Madison and Halsted, as it appeared last fall. Image: Google Street View
Madison and Halsted, as it appeared last fall. Image: Google Street View

On August 9, a right-turning truck driver fatally struck spin instructor and triathlon coach Angela Park, 39, at Madison and Halsted in Greektown as she biked to her job at the Chicago Athletic Club. A GoFundMe campaign has been launched to help cover funeral expenses.

Yesterday at 5:30 p.m. a car driver struck a cyclist at the same intersection, according to Police News Affairs. Thankfully, no injuries were reported, but it’s disturbing that there was another bike crash at this location only a week after Park’s death.

This second bike collision was likely not simply a coincidence.

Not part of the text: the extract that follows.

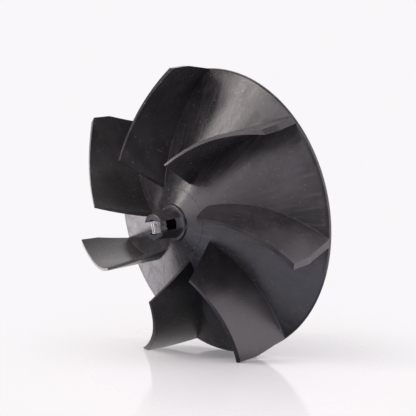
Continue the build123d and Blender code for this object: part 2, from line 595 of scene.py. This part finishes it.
# Blades: drafted walls on a swept camber line, with a fillet where they leave the plate.
bladeForm = {
    "count": 7,
    "rootRadius": 21 * mm,
    "eyeRadius": 38 * mm,
    "tipRadius": 79.2 * mm,
    "tipHeight": 18 * mm,
    "kinkRadius": 78.9 * mm,
    "kinkHeight": 6.4 * mm,
    "baseWall": 3.6 * mm,
    "frontWall": 1.3 * mm,
    "filletRadius": 0.25 * mm,
    "filletRows": 5,
    "wallRows": 24,
    "columns": 60,
    "sink": 0.3 * mm,
    "edgeRound": 0.45 * mm,
    "lookAhead": 0.5 * mm,       # step along the camber line that gives its direction
    "radiusPasses": 3,           # passes that bring a wall point to its radius
}
# Camber line at the height of the tip: radius in mm, angle, and lean in degrees per mm of height.
camberPoints = [
    (17, -37.2, 0), (38, -24.8, 0), (60, -12.4, 0), (79.2, 0, 0.053), (84, 3.4, 0.066),
]
camberRadii, camberAngles, camberLeans = np.array(camberPoints).T
camberCurve = np.polyfit(camberRadii, camberAngles, 4)


def camberPoint(radius, height):
    angle = np.polyval(camberCurve, radius / mm)
    lean = np.interp(radius / mm, camberRadii, camberLeans)
    return fromWheel(radius, angle + lean * (height - bladeForm["tipHeight"]) / mm, height)


def mixOf(a, b, share):
    return a + (b - a) * share


def bladePoint(alongShare, row, side):
    form = bladeForm
    baseRadius = mixOf(form["rootRadius"], rimRadius, alongShare)
    topRadius = mixOf(form["eyeRadius"], form["tipRadius"], alongShare)
    baseHeight = coneHeight(baseRadius)
    topHeight = mixOf(eyeHeight, form["tipHeight"], alongShare)
    turn = min(row / form["filletRows"], 1) * pi / 2
    rise = form["filletRadius"] * (1 - cos(turn))
    if row == 0:
        rise = -form["sink"]
    flare = form["filletRadius"] * (1 - sin(turn))
    climb = max(0, row - form["filletRows"]) / form["wallRows"]
    upShare = mixOf(rise / (topHeight - baseHeight), 1, climb)
    height = mixOf(baseHeight, topHeight, upShare)
    rimHeight = coneHeight(rimRadius)
    kinkShare = (form["kinkHeight"] - rimHeight) / (form["tipHeight"] - rimHeight)
    outerRadii = (rimRadius, form["kinkRadius"], form["tipRadius"])
    outerRadius = np.interp(upShare, (0, kinkShare, 1), outerRadii)
    leadRadius = mixOf(form["rootRadius"], form["eyeRadius"], upShare)
    radius = mixOf(leadRadius, outerRadius, alongShare)
    draft = (form["baseWall"] - form["frontWall"]) / (eyeHeight - rimHeight)
    halfWall = (form["baseWall"] - draft * (height - rimHeight)) / 2 + flare
    followed = radius
    for attempt in range(form["radiusPasses"]):
        middle = camberPoint(followed, height)
        ahead = camberPoint(followed + form["lookAhead"], height) - middle
        across = ahead.cross(Vector((0, 1, 0))).normalized()
        point = middle + across * halfWall * side
        followed += radius - hypot(point.x, point.z)
    return point


def makeBladeMesh():
    bm = bmesh.new()
    rows = bladeForm["filletRows"] + bladeForm["wallRows"]
    bmesh.ops.create_grid(bm, x_segments=bladeForm["columns"], y_segments=rows, size=0.5)
    nearSide = bm.verts[:]
    farSide = bmesh.ops.extrude_face_region(
        bm, geom=bm.verts[:] + bm.edges[:] + bm.faces[:], use_keep_orig=True
    )
    farVerts = [item for item in farSide["geom"] if isinstance(item, bmesh.types.BMVert)]
    for sideVerts, side in ((nearSide, -1), (farVerts, 1)):
        for vert in sideVerts:
            vert.co = bladePoint(vert.co.x + 0.5, round((vert.co.y + 0.5) * rows), side)
    return bm


bladeStart = makeBladeMesh()
for index in range(bladeForm["count"]):
    bm = bladeStart.copy()
    turn = Matrix.Rotation(radians(index * 360 / bladeForm["count"]), 3, "Y")
    bmesh.ops.rotate(bm, verts=bm.verts, cent=(0, 0, 0), matrix=turn)
    blade = placePiece(
        f"bladeVane{index + 1}", bm, "wheel", [f"blade_{index + 1}"], mouldedPlastic
    )
    roundEdges(blade, bladeForm["edgeRound"])
bladeStart.free()
print("blades made")

# Clip: a spring-steel strip in the hub's slot, with two folds at its front end.
clipForm = {
    "width": 5.3 * mm,
    "wall": 0.6 * mm,
    "flat": 4.03 * mm,
    "flatLength": 4.4 * mm,
    "foldHeight": 1.5 * mm,
    "foldPitch": 2.75 * mm,
    "foldCount": 2,
    "stepsPerFold": 14,
}


def makeClip():
    form = clipForm
    rear = rearOf("shaft_clip")
    middle = form["flat"] + form["wall"] / 2
    line = [(middle, rear), (middle, rear + form["flatLength"])]
    for step in range(1, form["foldCount"] * form["stepsPerFold"] + 1):
        share = step / form["stepsPerFold"]
        rise = form["foldHeight"] * (1 - cos(2 * pi * share)) / 2
        line.append((middle + rise, rear + form["flatLength"] + share * form["foldPitch"]))
    bm = bmesh.new()
    across = fromWheel(1, jawSlotAngle + 90, 0) * form["width"]
    strip = [
        bm.verts.new(fromWheel(radius, jawSlotAngle, height) - across / 2)
        for radius, height in line
    ]
    edges = [bm.edges.new(pair) for pair in zip(strip, strip[1:])]
    wide = bmesh.ops.extrude_edge_only(bm, edges=edges)
    moved = [item for item in wide["geom"] if isinstance(item, bmesh.types.BMVert)]
    bmesh.ops.translate(bm, verts=moved, vec=across)
    bmesh.ops.recalc_face_normals(bm, faces=bm.faces)
    clip = placePiece("steelClip", bm, "clip", ["shaft_clip"], springSteel, 60)
    solid = clip.modifiers.new("stripWall", "SOLIDIFY")
    solid.thickness = form["wall"]
    solid.offset = 0
    roundEdges(clip, 0.12 * mm, segments=2, angle=50)
    return clip


makeClip()
print("clip made")

# Floor: a pale glossy patch under the wheel, fading into the backdrop.
# The wheel stands on the bottom of its rim and on two blade tips, so the floor tilts against the shaft.
floorForm = {
    "length": 0.34,
    "width": 0.16,
    "towardCamera": 0.05,
    "tilt": 6.75,
    "fadeStart": -0.15,
    "fadeEnd": 0.97,
    "reflection": 0.235,
    "polish": 0.08,
    "mirrorTone": (0.97, 0.955, 0.965, 1),
    "albedo": (0.72, 0.73, 0.73, 1),
}


def makeFloor():
    form = floorForm
    material, tree, shader = newMaterial("paleFloor")
    tree.nodes.remove(shader)
    flat = tree.nodes.new("ShaderNodeBsdfDiffuse")
    flat.inputs["Color"].default_value = form["albedo"]
    gloss = tree.nodes.new("ShaderNodeBsdfGlossy")
    gloss.inputs["Color"].default_value = form["mirrorTone"]
    gloss.inputs["Roughness"].default_value = form["polish"]
    surface = tree.nodes.new("ShaderNodeMixShader")
    surface.inputs["Fac"].default_value = form["reflection"]
    tree.links.new(flat.outputs[0], surface.inputs[1])
    tree.links.new(gloss.outputs[0], surface.inputs[2])
    point = tree.nodes.new("ShaderNodeTexCoord").outputs["Object"]
    distance = tree.nodes.new("ShaderNodeVectorMath")
    distance.operation = "LENGTH"
    tree.links.new(point, distance.inputs[0])
    clear = tree.nodes.new("ShaderNodeBsdfTransparent")
    fade = tree.nodes.new("ShaderNodeMixShader")
    clearness = remap(tree, distance.outputs["Value"], form["fadeStart"], form["fadeEnd"])
    tree.links.new(clearness, fade.inputs["Fac"])
    tree.links.new(surface.outputs[0], fade.inputs[1])
    tree.links.new(clear.outputs[0], fade.inputs[2])
    tree.links.new(fade.outputs[0], tree.nodes["Material Output"].inputs["Surface"])
    bm = bmesh.new()
    bmesh.ops.create_circle(bm, cap_ends=True, segments=96, radius=1)
    mesh = bpy.data.meshes.new("floor")
    bm.to_mesh(mesh)
    bm.free()
    mesh.materials.append(material)
    floor = bpy.data.objects.new("floor", mesh)
    bpy.context.scene.collection.objects.link(floor)
    turn = Matrix.Rotation(radians(cameraView["azimuth"] - 90), 4, "Z")
    tilt = Matrix.Rotation(radians(-form["tilt"]), 4, "X")
    contact = Vector((0, -rimRear, -rimRadius))
    ahead = Matrix.Translation((form["towardCamera"], 0, 0))
    size = Matrix.Diagonal((form["length"], form["width"], 1, 1))
    floor.matrix_world = Matrix.Translation(contact) @ tilt @ turn @ ahead @ size
    floor.visible_diffuse = False
    floor.visible_glossy = False


makeFloor()
print("floor made")

print("scene finished")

A developer is building a 44-story tower at the southeast corner of the intersection, and there’s a bottleneck at the junction caused by temporary pedestrian walkways by the work site. Yesterday CBS Chicago reported that there have been 28 reported crashes within 100 feet of the tower in the last year, compared to 10 in 2014, 12 in 2015, and 10 in 2016, according to Illinois Department of Transportation data. The Chicago Department of Transportation says city inspectors come by the site on a daily basis to make sure proper traffic control measures are in place, CBS reported.

The dump truck involved in last week's fatal bike crash. Photo: Mitch Dudek, Chicago Sun-Times, used with permission
The dump truck involved in last week’s fatal bike crash. Photo: Mitch Dudek, Chicago Sun-Times, used with permission

The vehicle that killed Park was a dump truck owned by Lakeshore Recycling Systems. It did not have side guards, safety gear that prevents pedestrians and cyclists from going under the vehicle, which can prevent fatalities. Last year City Council passed an ordinance requiring side guards on all trucks over 10,000 pounds being used for city contracts over $2 million. In the wake of the recent tragedy, bike advocates have called for expanding the legislation to include more trucks being used in Chicago, according to a Sun-Times report.

According to Christina Whitehouse from Bike Lane Uprising, a site that tracks bikeway parking violations, Lakeshore Recycling Systems vehicles frequently block bike lanes, and their trucks were spotted in bikeways shortly after the fatal crash.

Update 8/17/18 12:30 PM: After hearing about the second crash, bike attorney Brendan Kevenides from FK Law (a Streetsblog Chicago sponsor) tweeted, “Construction in that area should be shut down until a proper assessment of safety measures can be completed. Lives are at risk.”